Borrowers must overcollateralize their loans, meaning they typically need to lock up more value than they borrow. This protects lenders from the volatility of crypto markets. In return, lenders earn passive yield generated by the interest paid by borrowers, all distributed automatically by smart contracts.

The Magic of Flash Loans

Perhaps Aave's most famous innovation is the flash loan, a feature that lets users borrow unlimited funds with zero collateral, provided the loan is repaid within the same blockchain transaction. If the borrower cannot repay, the entire transaction simply reverts as if it never happened.

Flash loans have become a foundational tool for DeFi strategies, including arbitrage, collateral swaps, and self-liquidation. They showcase how programmable money can enable financial moves that are impossible in traditional finance.

  • Supply: Deposit assets to earn variable or stable interest.
  • Borrow: Take out loans by locking collateral at algorithmically set rates.
  • Flash loans: Borrow instantly and repay within one transaction.
  • Swap: Exchange assets directly through Aave's on-chain routing.

AAVE Tokenomics, Governance, and Staking

The AAVE token launched with a fixed supply of 16 million tokens, distributed through a combination of presale, team allocations, and ecosystem rewards. Unlike inflationary tokens that constantly print new supply, AAVE is deflationary over time because protocol fees are used to buy back and burn tokens, gradually reducing the circulating supply.

Holding AAVE gives users voting power in the Aave Governance forum, where major changes such as new asset listings, risk parameters, and protocol upgrades are decided. In a space where centralized platforms can change the rules overnight, this on-chain democracy is a major selling point.

Staking AAVE through the protocol's Safety Module allows holders to earn rewards while providing insurance against smart contract exploits. In return for locking their tokens, stakers receive additional AAVE emissions, but they also risk having their stake slashed if a covered event occurs. This dual role makes AAVE both a governance right and a security backstop.

AAVE is not just a token you trade. It is a vote, a safety net, and a stake in the future of decentralized finance.

Risks, Competition, and the Road Ahead

No discussion of Aave is complete without acknowledging the risks. Smart contract bugs, oracle failures, and cascading liquidations during market crashes have all tested the protocol. While Aave has survived multiple bear markets, the crypto space remains unpredictable, and users should never deposit more than they can afford to lose.

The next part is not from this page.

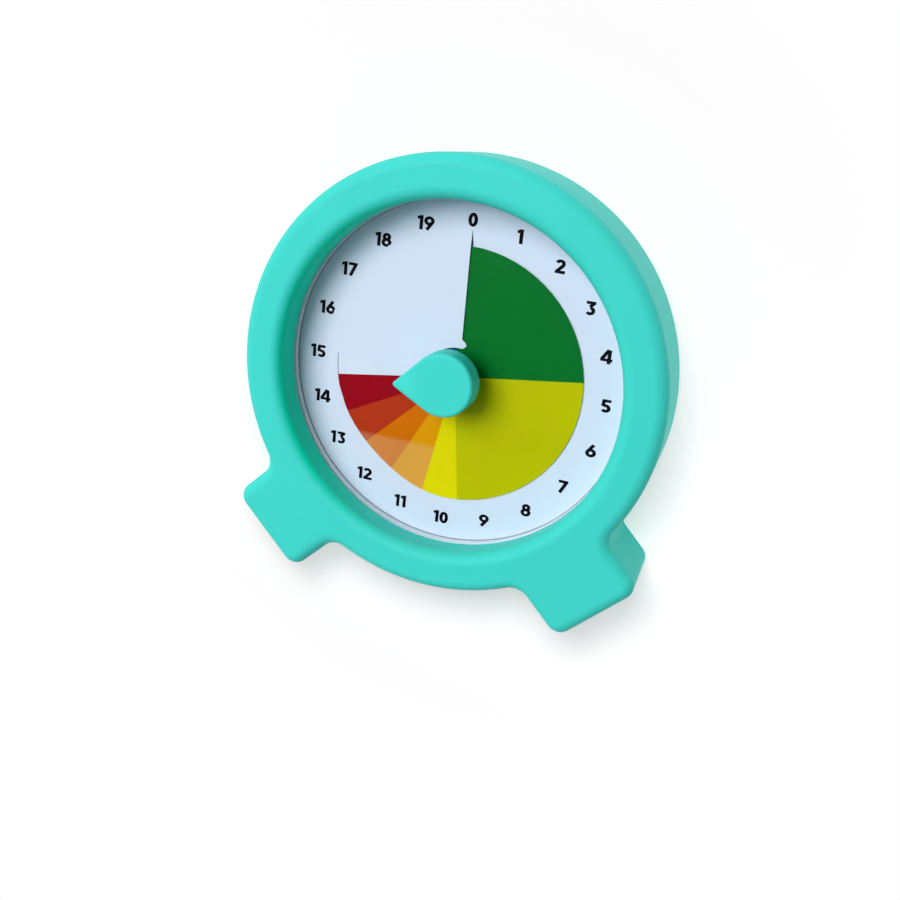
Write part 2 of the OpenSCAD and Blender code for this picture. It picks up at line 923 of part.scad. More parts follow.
module anchor() {
    arm_half = 0.5;
    color(steel)
        in_row()
            translate([escape_at[0], escape_at[1], z_escape - wheel_t])
                difference() {
                    union() {
                        translate([anchor_reach, 0, 0])
                            cylinder(r = 2.2, h = wheel_t);
                        for (side = [-1, 1]) {
                            pallet = polar(pallet_at, side * pallet_angle);
                            along = (pallet - [anchor_reach, 0]) / norm(pallet - [anchor_reach, 0]);
                            across = [-along[1], along[0]] * arm_half;
                            translate([pallet[0], pallet[1], 0])
                                cylinder(r = pallet_pin_r, h = wheel_t);
                            linear_extrude(wheel_t)
                                polygon([
                                    [anchor_reach, 0] + across, [anchor_reach, 0] - across,
                                    pallet - across, pallet + across
                                ]);
                        }
                    }
                    translate([anchor_reach, 0, 0])
                        rod(train_arbor_r, -1, wheel_t + 1);
                }
}

module balance_bar() {
    bar_half = 8;
    color(brass)
        in_row()
            translate([anchor_at[0], anchor_at[1], z_balance - wheel_t])
                difference() {
                    union() {
                        translate([-bar_half, -1.2, 0])
                            cube([2 * bar_half, 2.4, wheel_t]);
                        for (side = [-1, 1])
                            translate([side * bar_half, 0, -0.6])
                                cylinder(r = 2, h = wheel_t + 1.2);
                        cylinder(r = 2.2, h = wheel_t);
                    }
                    rod(train_arbor_r, -1, wheel_t + 1);
                }
}

// ---- Bell ----

module hammer_arbor() {
    train_arbor(hammer_at);
}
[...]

Competition is also fierce. Protocols like Compound, MakerDAO, and a growing list of layer-2 native lenders are all chasing the same market. Aave's response has been relentless innovation, including the launch of Aave V3, which introduced features like cross-chain liquidity portals, efficiency modes, and improved capital efficiency.

Looking forward, the team behind Aave is exploring real-world asset (RWA) integration, allowing traditional financial instruments like treasury bills and corporate bonds to be tokenized and used as collateral. If successful, this could open the door to institutional capital and push Aave beyond its crypto-native roots.

Key Takeaways

  • Aave is a leading DeFi lending protocol with billions in total value locked across multiple chains.
  • The AAVE token governs the protocol, powers staking, and accrues value through deflationary buybacks.
  • Flash loans are a signature feature that enables advanced DeFi strategies impossible in traditional finance.
  • Risks remain, including smart contract vulnerabilities and intense competition from rival protocols.
  • Real-world asset integration could be the next major catalyst for Aave's growth and mainstream adoption.